--- Begin SUPPLIED INFORMATION ---
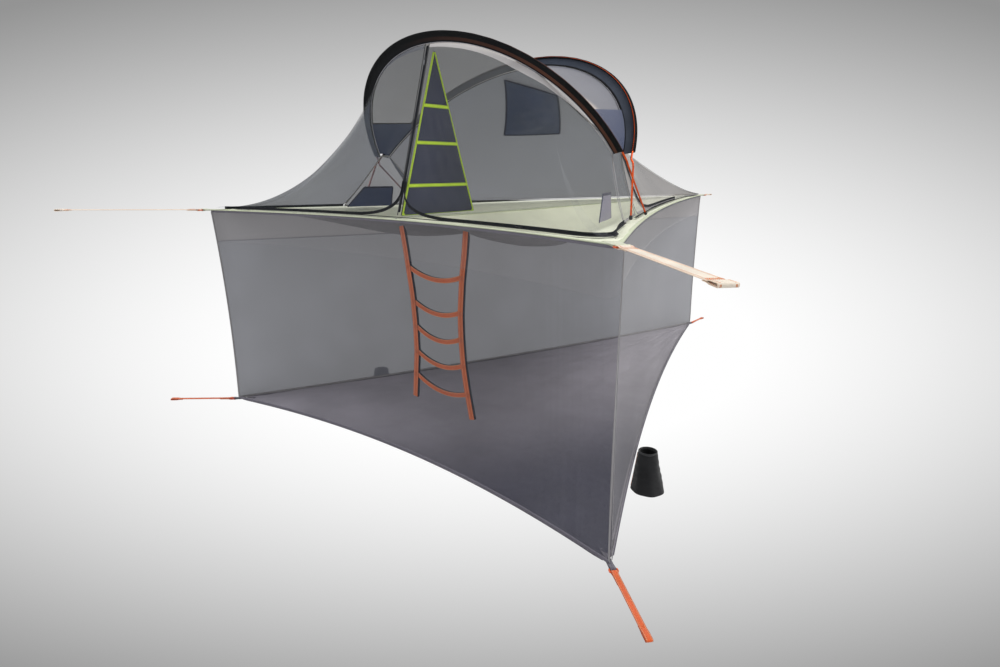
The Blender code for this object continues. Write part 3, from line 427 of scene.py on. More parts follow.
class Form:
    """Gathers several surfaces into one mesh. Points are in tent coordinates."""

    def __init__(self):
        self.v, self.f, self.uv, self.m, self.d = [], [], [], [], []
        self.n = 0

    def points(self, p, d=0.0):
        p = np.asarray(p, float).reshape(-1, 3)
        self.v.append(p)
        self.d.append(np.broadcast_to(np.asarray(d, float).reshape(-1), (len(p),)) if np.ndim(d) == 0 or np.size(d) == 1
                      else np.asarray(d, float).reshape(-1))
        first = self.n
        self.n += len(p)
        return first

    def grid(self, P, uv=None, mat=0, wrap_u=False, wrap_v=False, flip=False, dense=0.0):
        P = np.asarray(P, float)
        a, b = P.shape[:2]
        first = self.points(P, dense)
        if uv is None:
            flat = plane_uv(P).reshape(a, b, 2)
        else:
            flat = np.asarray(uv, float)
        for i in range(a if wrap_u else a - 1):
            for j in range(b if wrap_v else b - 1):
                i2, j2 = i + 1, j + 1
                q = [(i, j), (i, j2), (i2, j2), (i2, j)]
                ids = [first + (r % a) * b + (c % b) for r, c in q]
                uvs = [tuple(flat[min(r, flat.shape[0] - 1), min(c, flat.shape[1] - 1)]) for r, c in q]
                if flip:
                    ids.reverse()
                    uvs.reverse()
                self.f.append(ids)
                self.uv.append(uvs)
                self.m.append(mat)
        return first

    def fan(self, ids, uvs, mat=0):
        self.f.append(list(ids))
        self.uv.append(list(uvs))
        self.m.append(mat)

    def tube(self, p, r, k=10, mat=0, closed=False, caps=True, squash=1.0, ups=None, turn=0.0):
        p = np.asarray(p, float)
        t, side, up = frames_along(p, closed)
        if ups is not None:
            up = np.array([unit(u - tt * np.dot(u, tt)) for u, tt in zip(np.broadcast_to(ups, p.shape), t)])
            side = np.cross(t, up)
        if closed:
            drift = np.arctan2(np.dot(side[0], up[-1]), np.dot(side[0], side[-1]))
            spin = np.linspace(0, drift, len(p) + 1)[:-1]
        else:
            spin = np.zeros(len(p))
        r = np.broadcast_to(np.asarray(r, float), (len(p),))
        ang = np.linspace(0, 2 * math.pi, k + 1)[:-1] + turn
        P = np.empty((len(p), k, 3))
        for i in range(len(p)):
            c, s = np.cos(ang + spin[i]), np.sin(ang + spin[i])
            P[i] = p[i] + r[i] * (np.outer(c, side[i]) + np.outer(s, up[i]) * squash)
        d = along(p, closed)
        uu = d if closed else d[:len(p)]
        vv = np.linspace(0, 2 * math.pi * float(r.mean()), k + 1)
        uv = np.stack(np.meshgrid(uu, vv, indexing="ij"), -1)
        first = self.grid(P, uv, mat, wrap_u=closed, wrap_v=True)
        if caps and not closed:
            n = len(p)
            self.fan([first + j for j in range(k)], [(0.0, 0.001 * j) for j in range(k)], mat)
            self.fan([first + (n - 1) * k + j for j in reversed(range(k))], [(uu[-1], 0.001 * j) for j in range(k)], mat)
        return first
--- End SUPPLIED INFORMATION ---
● INSTRUCTION:
Print the material once more, exactly.

● SOLUTION FOR THIS EXERCISE:
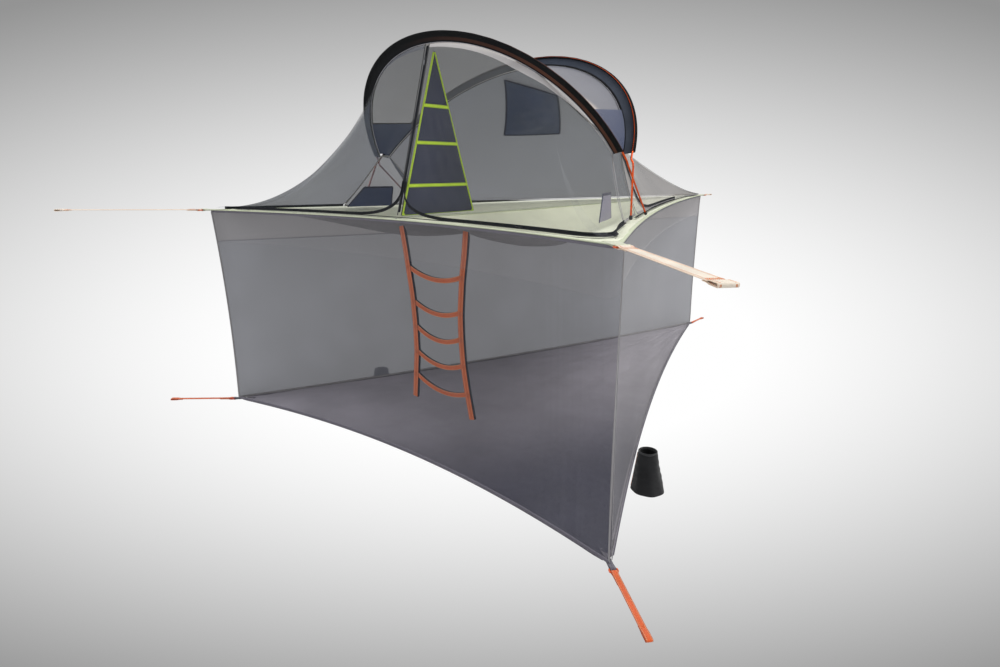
The Blender code for this object continues. Write part 3, from line 427 of scene.py on. More parts follow.
class Form:
    """Gathers several surfaces into one mesh. Points are in tent coordinates."""

    def __init__(self):
        self.v, self.f, self.uv, self.m, self.d = [], [], [], [], []
        self.n = 0

    def points(self, p, d=0.0):
        p = np.asarray(p, float).reshape(-1, 3)
        self.v.append(p)
        self.d.append(np.broadcast_to(np.asarray(d, float).reshape(-1), (len(p),)) if np.ndim(d) == 0 or np.size(d) == 1
                      else np.asarray(d, float).reshape(-1))
        first = self.n
        self.n += len(p)
        return first

    def grid(self, P, uv=None, mat=0, wrap_u=False, wrap_v=False, flip=False, dense=0.0):
        P = np.asarray(P, float)
        a, b = P.shape[:2]
        first = self.points(P, dense)
        if uv is None:
            flat = plane_uv(P).reshape(a, b, 2)
        else:
            flat = np.asarray(uv, float)
        for i in range(a if wrap_u else a - 1):
            for j in range(b if wrap_v else b - 1):
                i2, j2 = i + 1, j + 1
                q = [(i, j), (i, j2), (i2, j2), (i2, j)]
                ids = [first + (r % a) * b + (c % b) for r, c in q]
                uvs = [tuple(flat[min(r, flat.shape[0] - 1), min(c, flat.shape[1] - 1)]) for r, c in q]
                if flip:
                    ids.reverse()
                    uvs.reverse()
                self.f.append(ids)
                self.uv.append(uvs)
                self.m.append(mat)
        return first

    def fan(self, ids, uvs, mat=0):
        self.f.append(list(ids))
        self.uv.append(list(uvs))
        self.m.append(mat)

    def tube(self, p, r, k=10, mat=0, closed=False, caps=True, squash=1.0, ups=None, turn=0.0):
        p = np.asarray(p, float)
        t, side, up = frames_along(p, closed)
        if ups is not None:
            up = np.array([unit(u - tt * np.dot(u, tt)) for u, tt in zip(np.broadcast_to(ups, p.shape), t)])
            side = np.cross(t, up)
        if closed:
            drift = np.arctan2(np.dot(side[0], up[-1]), np.dot(side[0], side[-1]))
            spin = np.linspace(0, drift, len(p) + 1)[:-1]
        else:
            spin = np.zeros(len(p))
        r = np.broadcast_to(np.asarray(r, float), (len(p),))
        ang = np.linspace(0, 2 * math.pi, k + 1)[:-1] + turn
        P = np.empty((len(p), k, 3))
        for i in range(len(p)):
            c, s = np.cos(ang + spin[i]), np.sin(ang + spin[i])
            P[i] = p[i] + r[i] * (np.outer(c, side[i]) + np.outer(s, up[i]) * squash)
        d = along(p, closed)
        uu = d if closed else d[:len(p)]
        vv = np.linspace(0, 2 * math.pi * float(r.mean()), k + 1)
        uv = np.stack(np.meshgrid(uu, vv, indexing="ij"), -1)
        first = self.grid(P, uv, mat, wrap_u=closed, wrap_v=True)
        if caps and not closed:
            n = len(p)
            self.fan([first + j for j in range(k)], [(0.0, 0.001 * j) for j in range(k)], mat)
            self.fan([first + (n - 1) * k + j for j in reversed(range(k))], [(uu[-1], 0.001 * j) for j in range(k)], mat)
        return first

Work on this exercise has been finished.